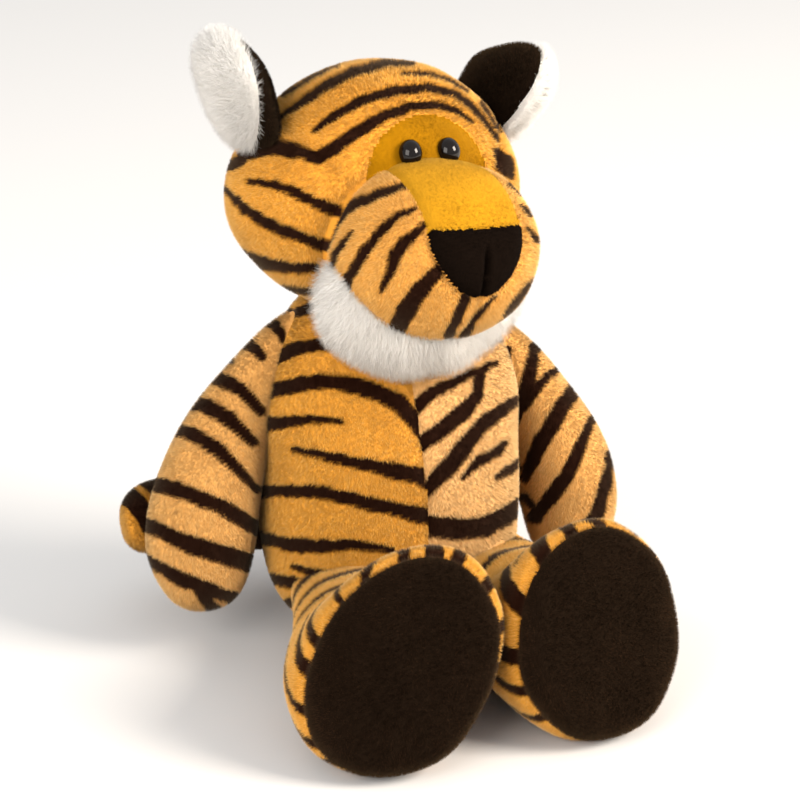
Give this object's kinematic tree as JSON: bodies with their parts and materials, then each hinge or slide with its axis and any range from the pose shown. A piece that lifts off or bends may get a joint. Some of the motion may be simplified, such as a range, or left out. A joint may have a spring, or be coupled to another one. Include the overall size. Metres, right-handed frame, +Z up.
{
  "type": "sitting plush tiger",
  "caption": "Sitting stuffed tiger with a turning, tipping head, hanging arms, folding legs, soft ears and a swinging tail.",
  "frame": {"origin": "centre of the bounding box's bottom, under the seat", "axes": "+Z up; the tiger faces -Y, and its own left side is +X"},
  "size_m": [0.2488, 0.261, 0.3199],
  "materials": {
    "tiger_plush": "orange short pile plush with dark brown tiger stripes",
    "gold_plush": "golden yellow short pile plush",
    "black_plush": "black short pile plush",
    "white_fur": "cream white long pile fur",
    "eye_plastic": "black, polished",
    "washer_plastic": "white, moulded",
    "polyester_fibre": "white fibre filling",
    "cotton": "unbleached cotton bag"
  },
  "bodies": {
    "torso": {"torso_cover_right": "tiger_plush", "torso_cover_left": "tiger_plush", "seat_panel": "tiger_plush", "torso_stuffing": "polyester_fibre", "pellet_bag": "cotton"},
    "neck": {"neck_band": "tiger_plush"},
    "head": {"cheek_panel_right": "tiger_plush", "cheek_panel_left": "tiger_plush", "head_crown_panel": "tiger_plush", "forehead_patch": "gold_plush", "head_stuffing": "polyester_fibre", "eye_right": "eye_plastic", "eye_left": "eye_plastic", "eye_washer_right": "washer_plastic", "eye_washer_left": "washer_plastic", "muzzle_top_patch": "gold_plush", "muzzle_side_panel_right": "tiger_plush", "muzzle_side_panel_left": "tiger_plush", "nose": "black_plush", "muzzle_stuffing": "polyester_fibre", "beard": "white_fur"},
    "ear_right": {"ear_black_panel_right": "black_plush", "ear_white_panel_right": "white_fur"},
    "ear_left": {"ear_black_panel_left": "black_plush", "ear_white_panel_left": "white_fur"},
    "arm_right": {"arm_cover_right": "tiger_plush", "arm_stuffing_right": "polyester_fibre"},
    "arm_left": {"arm_cover_left": "tiger_plush", "arm_stuffing_left": "polyester_fibre"},
    "leg_right": {"leg_cover_right": "tiger_plush", "sole_right": "black_plush", "leg_stuffing_right": "polyester_fibre"},
    "leg_left": {"leg_cover_left": "tiger_plush", "sole_left": "black_plush", "leg_stuffing_left": "polyester_fibre"},
    "tail": {"tail_cover": "tiger_plush", "tail_stuffing": "polyester_fibre"}
  },
  "joints": [
    {"name": "neck_turn", "type": "hinge", "parent": "torso", "child": "neck", "pos_m": [-0.00688, 0.0325, 0.24], "axis": [0, 0, 1], "range_deg": [-25, 25]},
    {"name": "head_nod", "type": "hinge", "parent": "neck", "child": "head", "pos_m": [-0.00688, 0.0325, 0.24], "axis": [-0.982, -0.1674, 0.0871], "range_deg": [0, 12]},
    {"name": "ear_right_fold", "type": "hinge", "parent": "head", "child": "ear_right", "pos_m": [-0.07003, 0.03287, 0.27495], "axis": [-0.165, 0.9857, 0.0349], "range_deg": [-12, 12]},
    {"name": "ear_left_fold", "type": "hinge", "parent": "head", "child": "ear_left", "pos_m": [0.05763, 0.05463, 0.26363], "axis": [-0.165, 0.9857, 0.0349], "range_deg": [-12, 12]},
    {"name": "arm_raise_right", "type": "hinge", "parent": "torso", "child": "arm_right", "pos_m": [-0.04963, 0.04391, 0.17312], "axis": [-0.2079, 0.9781, 0], "range_deg": [0, 70]},
    {"name": "arm_raise_left", "type": "hinge", "parent": "torso", "child": "arm_left", "pos_m": [0.05287, 0.04391, 0.17312], "axis": [-0.2079, -0.9781, 0], "range_deg": [0, 70]},
    {"name": "leg_raise_right", "type": "hinge", "parent": "torso", "child": "leg_right", "pos_m": [-0.03333, -0.02213, 0.07972], "axis": [-1, 0, 0], "range_deg": [0, 40]},
    {"name": "leg_raise_left", "type": "hinge", "parent": "torso", "child": "leg_left", "pos_m": [0.04557, -0.02213, 0.07972], "axis": [-1, 0, 0], "range_deg": [0, 40]},
    {"name": "tail_swing", "type": "hinge", "parent": "torso", "child": "tail", "pos_m": [0.00162, 0.0861, 0.036], "axis": [0, 0, -1], "range_deg": [0, 40]}
  ]
}
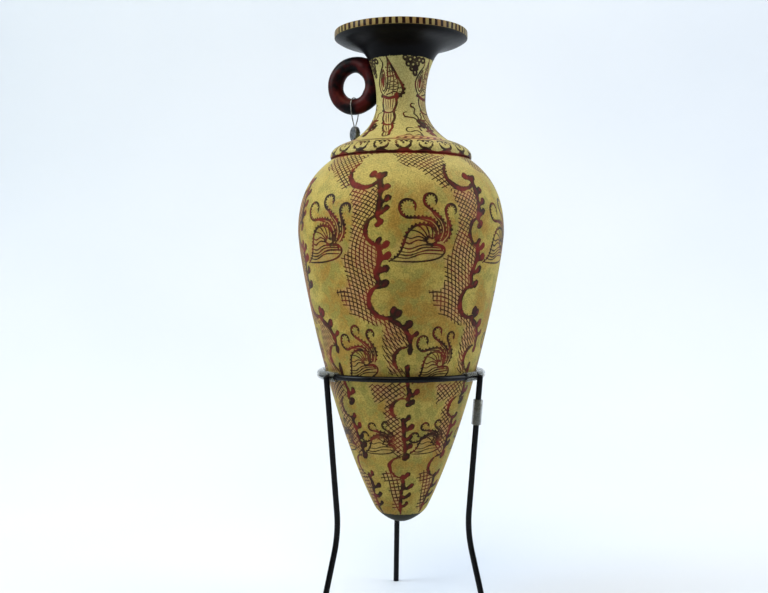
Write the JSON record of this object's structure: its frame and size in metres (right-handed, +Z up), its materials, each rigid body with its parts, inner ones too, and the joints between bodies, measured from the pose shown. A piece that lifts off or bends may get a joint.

● ● ● ● ● ● ●

Aim: Repeat every line of the data, exactly and in full.

Problem solution:
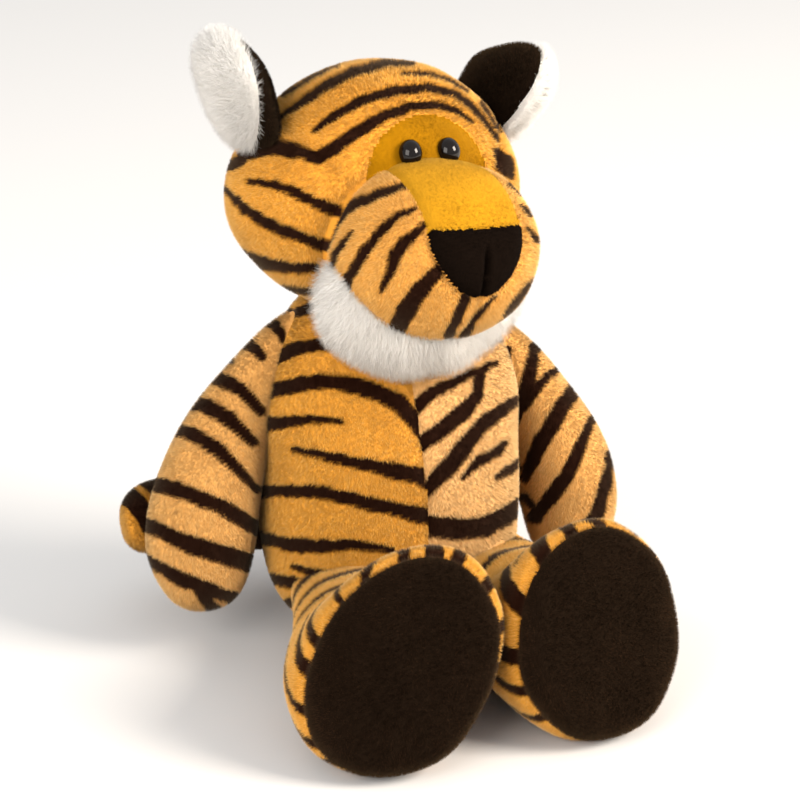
Give this object's kinematic tree as JSON: bodies with their parts and materials, then each hinge or slide with its axis and any range from the pose shown. A piece that lifts off or bends may get a joint. Some of the motion may be simplified, such as a range, or left out. A joint may have a spring, or be coupled to another one. Include the overall size. Metres, right-handed frame, +Z up.
{
  "type": "sitting plush tiger",
  "caption": "Sitting stuffed tiger with a turning, tipping head, hanging arms, folding legs, soft ears and a swinging tail.",
  "frame": {"origin": "centre of the bounding box's bottom, under the seat", "axes": "+Z up; the tiger faces -Y, and its own left side is +X"},
  "size_m": [0.2488, 0.261, 0.3199],
  "materials": {
    "tiger_plush": "orange short pile plush with dark brown tiger stripes",
    "gold_plush": "golden yellow short pile plush",
    "black_plush": "black short pile plush",
    "white_fur": "cream white long pile fur",
    "eye_plastic": "black, polished",
    "washer_plastic": "white, moulded",
    "polyester_fibre": "white fibre filling",
    "cotton": "unbleached cotton bag"
  },
  "bodies": {
    "torso": {"torso_cover_right": "tiger_plush", "torso_cover_left": "tiger_plush", "seat_panel": "tiger_plush", "torso_stuffing": "polyester_fibre", "pellet_bag": "cotton"},
    "neck": {"neck_band": "tiger_plush"},
    "head": {"cheek_panel_right": "tiger_plush", "cheek_panel_left": "tiger_plush", "head_crown_panel": "tiger_plush", "forehead_patch": "gold_plush", "head_stuffing": "polyester_fibre", "eye_right": "eye_plastic", "eye_left": "eye_plastic", "eye_washer_right": "washer_plastic", "eye_washer_left": "washer_plastic", "muzzle_top_patch": "gold_plush", "muzzle_side_panel_right": "tiger_plush", "muzzle_side_panel_left": "tiger_plush", "nose": "black_plush", "muzzle_stuffing": "polyester_fibre", "beard": "white_fur"},
    "ear_right": {"ear_black_panel_right": "black_plush", "ear_white_panel_right": "white_fur"},
    "ear_left": {"ear_black_panel_left": "black_plush", "ear_white_panel_left": "white_fur"},
    "arm_right": {"arm_cover_right": "tiger_plush", "arm_stuffing_right": "polyester_fibre"},
    "arm_left": {"arm_cover_left": "tiger_plush", "arm_stuffing_left": "polyester_fibre"},
    "leg_right": {"leg_cover_right": "tiger_plush", "sole_right": "black_plush", "leg_stuffing_right": "polyester_fibre"},
    "leg_left": {"leg_cover_left": "tiger_plush", "sole_left": "black_plush", "leg_stuffing_left": "polyester_fibre"},
    "tail": {"tail_cover": "tiger_plush", "tail_stuffing": "polyester_fibre"}
  },
  "joints": [
    {"name": "neck_turn", "type": "hinge", "parent": "torso", "child": "neck", "pos_m": [-0.00688, 0.0325, 0.24], "axis": [0, 0, 1], "range_deg": [-25, 25]},
    {"name": "head_nod", "type": "hinge", "parent": "neck", "child": "head", "pos_m": [-0.00688, 0.0325, 0.24], "axis": [-0.982, -0.1674, 0.0871], "range_deg": [0, 12]},
    {"name": "ear_right_fold", "type": "hinge", "parent": "head", "child": "ear_right", "pos_m": [-0.07003, 0.03287, 0.27495], "axis": [-0.165, 0.9857, 0.0349], "range_deg": [-12, 12]},
    {"name": "ear_left_fold", "type": "hinge", "parent": "head", "child": "ear_left", "pos_m": [0.05763, 0.05463, 0.26363], "axis": [-0.165, 0.9857, 0.0349], "range_deg": [-12, 12]},
    {"name": "arm_raise_right", "type": "hinge", "parent": "torso", "child": "arm_right", "pos_m": [-0.04963, 0.04391, 0.17312], "axis": [-0.2079, 0.9781, 0], "range_deg": [0, 70]},
    {"name": "arm_raise_left", "type": "hinge", "parent": "torso", "child": "arm_left", "pos_m": [0.05287, 0.04391, 0.17312], "axis": [-0.2079, -0.9781, 0], "range_deg": [0, 70]},
    {"name": "leg_raise_right", "type": "hinge", "parent": "torso", "child": "leg_right", "pos_m": [-0.03333, -0.02213, 0.07972], "axis": [-1, 0, 0], "range_deg": [0, 40]},
    {"name": "leg_raise_left", "type": "hinge", "parent": "torso", "child": "leg_left", "pos_m": [0.04557, -0.02213, 0.07972], "axis": [-1, 0, 0], "range_deg": [0, 40]},
    {"name": "tail_swing", "type": "hinge", "parent": "torso", "child": "tail", "pos_m": [0.00162, 0.0861, 0.036], "axis": [0, 0, -1], "range_deg": [0, 40]}
  ]
}
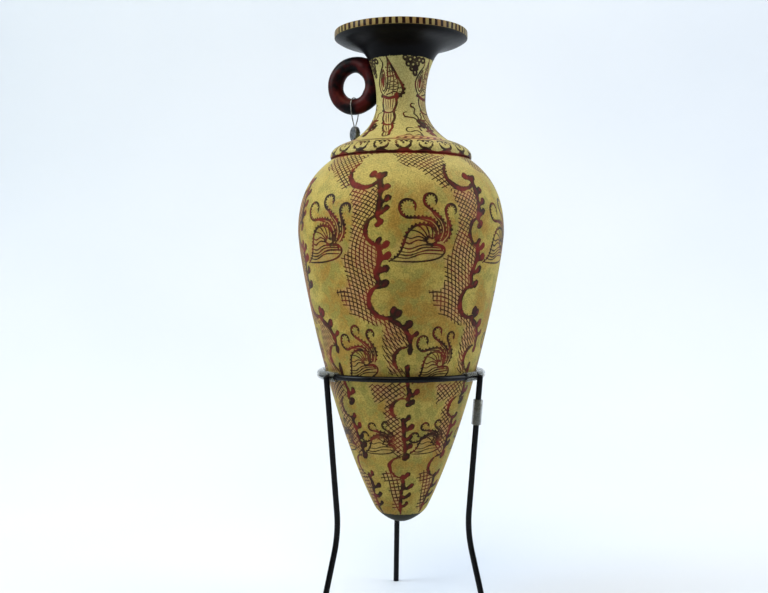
Write the JSON record of this object's structure: its frame and size in metres (right-handed, +Z up), its materials, each rigid body with its parts, inner ones too, and the joints between bodies, measured from the pose shown. A piece that lifts off or bends may get a joint.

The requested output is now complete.